§ **Data lines**
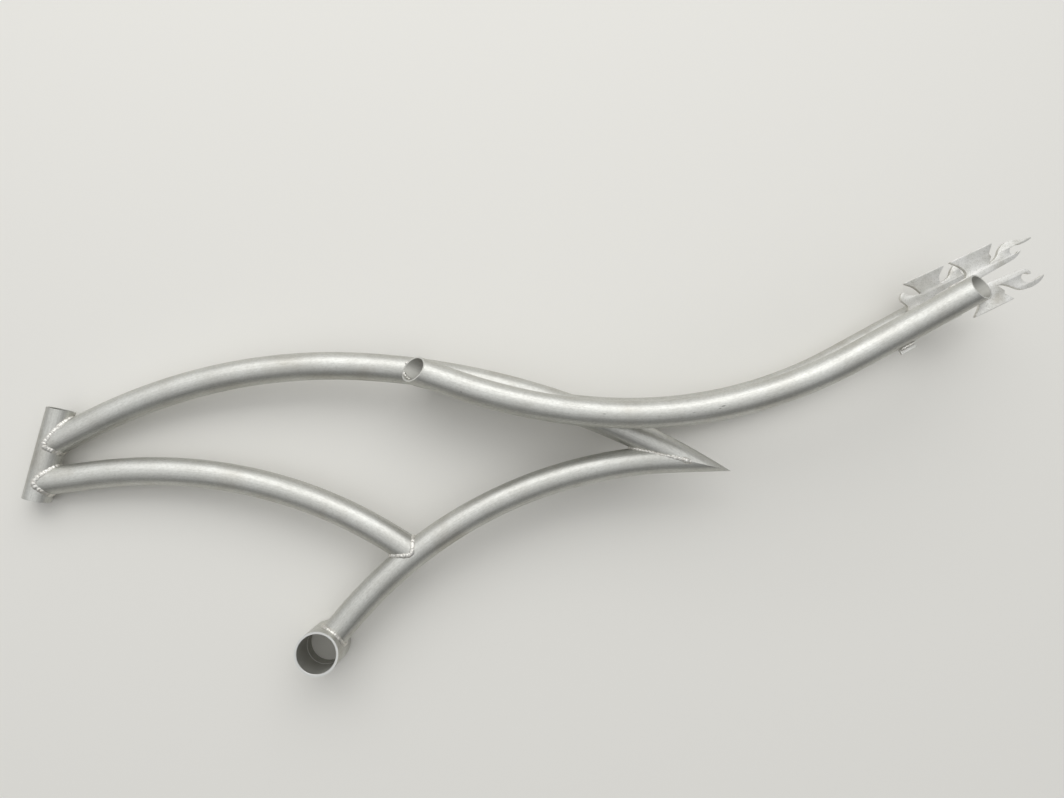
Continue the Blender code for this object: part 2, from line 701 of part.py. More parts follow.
crotch = [math.pi / 2 + math.pi * i / CROTCH_STEPS for i in range(CROTCH_STEPS + 1)]
ring = meeting_ring(top_axis, TOP_TUBE_OD / 2, top_station + tail_run_on, top_station - 2 * tail_run_on,
                    gap_to_mitre, crotch)
seam = resample(bead_line(ring, out_of_seat_tube), BEAD_STEP)
bead("weld_seat_tube_top_tube", seam, False, top_envelope, seat_envelope)


# Weld beads between the stays and the top tube
def crease_line(axis, side, upper):
    """Bead in the crease above or below the line where a stay lies on the top tube."""
    reach = TOP_TUBE_OD / 2 + CREASE_LIFT
    stay_reach = STAY_OD / 2 + CREASE_LIFT
    line = []
    for station in stations(STAY_WELD_START, STAY_WELD_END, BEAD_STEP):
        centre = stay_point(axis, side, station)
        place, heading = top_axis.at(top_axis.nearest(centre.to_2d()))
        toward = centre - place.to_3d()
        inward = (toward.length ** 2 + reach ** 2 - stay_reach ** 2) / 2 / toward.length
        toward.normalize()
        up = across(heading).to_3d()
        up = (up - toward * up.dot(toward)).normalized() * math.sqrt(reach ** 2 - inward ** 2)
        line.append(place.to_3d() + toward * inward + up * upper)
    return line


for name, axis, side, envelope in (
    ("weld_left_stay", left_axis, LEFT, left_envelope),
    ("weld_right_stay", right_axis, RIGHT, right_envelope),
):
    for word, upper in (("_top", 1), ("_front", -1)):
        bead(name + word, crease_line(axis, side, upper), False, top_envelope, envelope)


# Weld beads between the stays and the dropouts, on the plates' outer faces
def dropout_bead(name, axis, side, upper, end, envelope, plate_face):
    """Bead in the crease above or below the line where a stay lies on a plate."""
    depth = STAY_OD / 2 + WELD_GAP - CREASE_LIFT
    height = math.sqrt((STAY_OD / 2 + CREASE_LIFT) ** 2 - depth ** 2)
    line = []
    for station in stations(axis.length + DROPOUT_WELD_START, axis.length + end, BEAD_STEP):
        centre = stay_point(axis, side, station)
        up = across(axis.at(station)[1]).to_3d()
        line.append(centre + up * upper * height - Vector((0, 0, side * depth)))
    bead(name, line, False, envelope, plate_face)


for name, axis, side, envelope in (
    ("left", left_axis, LEFT, left_envelope),
    ("right", right_axis, RIGHT, right_envelope),
):
    outer_face = side * (DROPOUT_SPACING / 2 + DROPOUT_THICKNESS + WELD_GAP)
    face_point = Vector((*AXLE, outer_face))
    plate_face = slab(name + "_dropout_face", face_point, Vector((0, 0, -side)), DROPOUT_SPACING / 2)
    for word, upper, end in (("upper", 1, DROPOUT_WELD_UPPER_END), ("lower", -1, DROPOUT_WELD_LOWER_END)):
        dropout_bead("weld_" + name + "_dropout_" + word, axis, side, upper, end, envelope, plate_face)

# Weld bead on the outer side of the tab
tab_out = TAB_THICKNESS / 2 + CREASE_LIFT
tab_down = math.sqrt((STAY_OD / 2 + CREASE_LIFT) ** 2 - tab_out ** 2)
line = []
for station in stations(tab_station - TAB_LENGTH / 2, tab_station + TAB_LENGTH / 2, BEAD_STEP):
    down = across(left_axis.at(station)[1]).to_3d() * tab_down
    line.append(stay_point(left_axis, LEFT, station) - down + Vector((0, 0, tab_out)))
bead("weld_brake_arm_tab", line, False, left_envelope, tab_envelope)


# Lay the frame on its right side
def solid_points(piece, depsgraph):
    """Triangles of a finished piece, in the axes of the bicycle."""
    evaluated = piece.evaluated_get(depsgraph)
    mesh = evaluated.to_mesh()
    mesh.calc_loop_triangles()
    places = [piece.matrix_world @ vertex.co for vertex in mesh.vertices]
    triangles = [[places[i] for i in triangle.vertices] for triangle in mesh.loop_triangles]
    evaluated.to_mesh_clear()
    return triangles


def resting_matrix(pieces):
    """Turn and lift that lay the pieces on the face of their hull under the centre of mass."""
    bpy.context.view_layer.update()
    depsgraph = bpy.context.evaluated_depsgraph_get()
    triangles = [triangle for piece in pieces for triangle in solid_points(piece, depsgraph)]
    volume = 0
    moment = Vector((0, 0, 0))
    for a, b, c in triangles:
        part = a.dot(b.cross(c)) / 6
        volume += part
        moment += (a + b + c) / 4 * part
    centre = moment / volume
    hull = bmesh.new()
    for triangle in triangles:
        for corner in triangle:
            hull.verts.new(corner)
    bmesh.ops.remove_doubles(hull, verts=hull.verts, dist=MERGE_DISTANCE)
    result = bmesh.ops.convex_hull(hull, input=hull.verts)
    faces = [item for item in result["geom"] if isinstance(item, bmesh.types.BMFace)]
    bmesh.ops.triangulate(hull, faces=[face for face in faces if len(face.verts) > 3])
    down = Vector((0, 0, RIGHT))
    best = down
    best_score = 0
    for face in hull.faces:
        a, b, c = [vertex.co for vertex in face.verts]
        normal = (b - a).cross(c - a).normalized()
        if (a - centre).dot(normal) < 0:
            normal = -normal
        below = geometry.intersect_ray_tri(a, b, c, normal, centre, True)
        if below and normal.dot(down) > best_score:
            best = normal
            best_score = normal.dot(down)
    hull.free()
    turn = best.rotation_difference(Vector((0, 0, -1))).to_matrix().to_4x4()
    corners = [turn @ corner for triangle in triangles for corner in triangle]
    low = Vector([min(corner[i] for corner in corners) for i in range(3)])
    high = Vector([max(corner[i] for corner in corners) for i in range(3)])
    middle = (low + high) / 2
    return Matrix.Translation((-middle.x, -middle.y, -low.z)) @ turn


frame_axes.matrix_world = resting_matrix([thing for thing in frame.objects if thing.type != "EMPTY"])
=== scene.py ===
"""Looks of a bare welded steel bicycle frame: drawn tubes, flame-cut plates, weld beads and a studio stage.

The pieces are made in the plane of the bicycle, from the centre of the bottom bracket: x runs to the rear, y up and
z to the left side of the bicycle. They are then laid where the solids lie, on the frame's right side. Metres.
"""
import json
import math
from contextlib import contextmanager
from functools import cache

import bmesh
import bpy
import numpy
from mathutils import Matrix, Vector
from mathutils.kdtree import KDTree


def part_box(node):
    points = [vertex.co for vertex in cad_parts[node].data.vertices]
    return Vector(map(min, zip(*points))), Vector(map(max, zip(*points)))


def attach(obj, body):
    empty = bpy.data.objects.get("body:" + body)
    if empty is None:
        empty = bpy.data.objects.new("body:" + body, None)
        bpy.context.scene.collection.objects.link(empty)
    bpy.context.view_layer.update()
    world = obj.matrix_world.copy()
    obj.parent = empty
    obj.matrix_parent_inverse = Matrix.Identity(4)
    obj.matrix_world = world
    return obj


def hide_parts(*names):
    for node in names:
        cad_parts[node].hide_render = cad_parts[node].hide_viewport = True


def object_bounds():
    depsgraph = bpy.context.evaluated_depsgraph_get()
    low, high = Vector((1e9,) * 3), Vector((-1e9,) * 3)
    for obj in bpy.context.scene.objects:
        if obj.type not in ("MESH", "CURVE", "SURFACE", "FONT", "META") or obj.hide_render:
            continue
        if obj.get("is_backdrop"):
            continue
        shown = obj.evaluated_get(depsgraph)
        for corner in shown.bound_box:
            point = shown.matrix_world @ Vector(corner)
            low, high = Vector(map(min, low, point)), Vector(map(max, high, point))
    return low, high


bl_info = {
    "name": "Welded Bicycle Frame",
    "version": (1, 0, 0),
    "blender": (4, 5, 0),
    "location": "View3D > Sidebar > Bicycle",
    "description": "Dresses the solids of a bare steel bicycle frame and sets a stage round it",
    "category": "Object",
}

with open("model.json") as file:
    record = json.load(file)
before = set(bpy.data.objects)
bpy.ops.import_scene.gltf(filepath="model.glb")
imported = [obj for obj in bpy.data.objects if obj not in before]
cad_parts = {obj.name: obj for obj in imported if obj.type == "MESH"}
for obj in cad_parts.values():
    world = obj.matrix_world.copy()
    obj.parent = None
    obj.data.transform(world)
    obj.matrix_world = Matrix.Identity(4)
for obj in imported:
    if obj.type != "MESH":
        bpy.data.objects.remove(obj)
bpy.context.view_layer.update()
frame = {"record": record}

# Sizes that the solids have too
HEAD_MIDDLE = (-0.3783, 0.2597)
HEAD_ANGLE = 76.85
HEAD_LENGTH = 0.1266
HEAD_OD = 0.0364
WALL = 0.0020
SHELL_BORE = 0.0513
SHELL_WALL = 0.00335
SHELL_WIDTH = 0.0730
SHELL_SEAT_DEPTH = 0.0205
SHELL_RELIEF = 0.0006
RIM_CHAMFER = 0.0006
TUBE_OD = 0.0381
TOP_ABOVE_MIDDLE = 0.0147
TOP_CORNERS = ((-0.1519, 0.3890), (0.3011, 0.3690))
TOP_RADII = (0.716, 1.019)
SEAT_CORNERS = ((0.2090, 0.2456),)
SEAT_RADII = (0.601,)
TAIL_JOINT = (0.4892, 0.2540)
DOWN_BELOW_MIDDLE = 0.0384
DOWN_CORNERS = ((-0.0782, 0.2629),)
DOWN_RADII = (0.624,)
DOWN_UP_SEAT = 0.1747
AXLE = (0.8758, 0.4886)
SLOT_ANGLE = 25.83
DROPOUT_SPACING = 0.112
PLATE_THICKNESS = 0.006
SLOT_WIDTH = 0.010
STAY_OD = 0.0370
STAY_ALONG_TOP = 0.5164
LEFT_CORNERS = ((0.2743, 0.3205), (0.5461, 0.3022))
LEFT_RADII = (0.746, 0.584)
LEFT_END = (-0.0199, -0.0047)
RIGHT_CORNERS = ((0.5081, 0.2804),)
RIGHT_RADII = (0.665,)
RIGHT_END = (-0.0199, -0.0098)
FLARE_START = 0.317
FLARE_END = 0.780
FRONT_SCOOP = 0.030
REAR_SCOOP = 0.038
FRONT_SCOOP_SETBACK = 0.0015
SCOOP_RISE = 10
TAB_LENGTH = 0.022
TAB_DROP = 0.0077
TAB_THICKNESS = 0.0036
TAB_FROM_STAY_END = 0.124
WELD_GAP = 0.0003
BEAD_RADIUS = 0.0029
BEAD_SINK = 1.2
CREASE_LIFT = 0.0016
STAY_WELD = (-0.013, 0.020)
DROPOUT_WELD_START = -0.024
DROPOUT_WELD_ENDS = {"upper": 0.008, "lower": 0.013}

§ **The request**
Repeat exactly the lines from the one that contains "frame_axes.matrix_world = resting_matrix([thing" through the one that contains "return low, high", and only those.

§ **Result**
frame_axes.matrix_world = resting_matrix([thing for thing in frame.objects if thing.type != "EMPTY"])
=== scene.py ===
"""Looks of a bare welded steel bicycle frame: drawn tubes, flame-cut plates, weld beads and a studio stage.

The pieces are made in the plane of the bicycle, from the centre of the bottom bracket: x runs to the rear, y up and
z to the left side of the bicycle. They are then laid where the solids lie, on the frame's right side. Metres.
"""
import json
import math
from contextlib import contextmanager
from functools import cache

import bmesh
import bpy
import numpy
from mathutils import Matrix, Vector
from mathutils.kdtree import KDTree


def part_box(node):
    points = [vertex.co for vertex in cad_parts[node].data.vertices]
    return Vector(map(min, zip(*points))), Vector(map(max, zip(*points)))


def attach(obj, body):
    empty = bpy.data.objects.get("body:" + body)
    if empty is None:
        empty = bpy.data.objects.new("body:" + body, None)
        bpy.context.scene.collection.objects.link(empty)
    bpy.context.view_layer.update()
    world = obj.matrix_world.copy()
    obj.parent = empty
    obj.matrix_parent_inverse = Matrix.Identity(4)
    obj.matrix_world = world
    return obj


def hide_parts(*names):
    for node in names:
        cad_parts[node].hide_render = cad_parts[node].hide_viewport = True


def object_bounds():
    depsgraph = bpy.context.evaluated_depsgraph_get()
    low, high = Vector((1e9,) * 3), Vector((-1e9,) * 3)
    for obj in bpy.context.scene.objects:
        if obj.type not in ("MESH", "CURVE", "SURFACE", "FONT", "META") or obj.hide_render:
            continue
        if obj.get("is_backdrop"):
            continue
        shown = obj.evaluated_get(depsgraph)
        for corner in shown.bound_box:
            point = shown.matrix_world @ Vector(corner)
            low, high = Vector(map(min, low, point)), Vector(map(max, high, point))
    return low, high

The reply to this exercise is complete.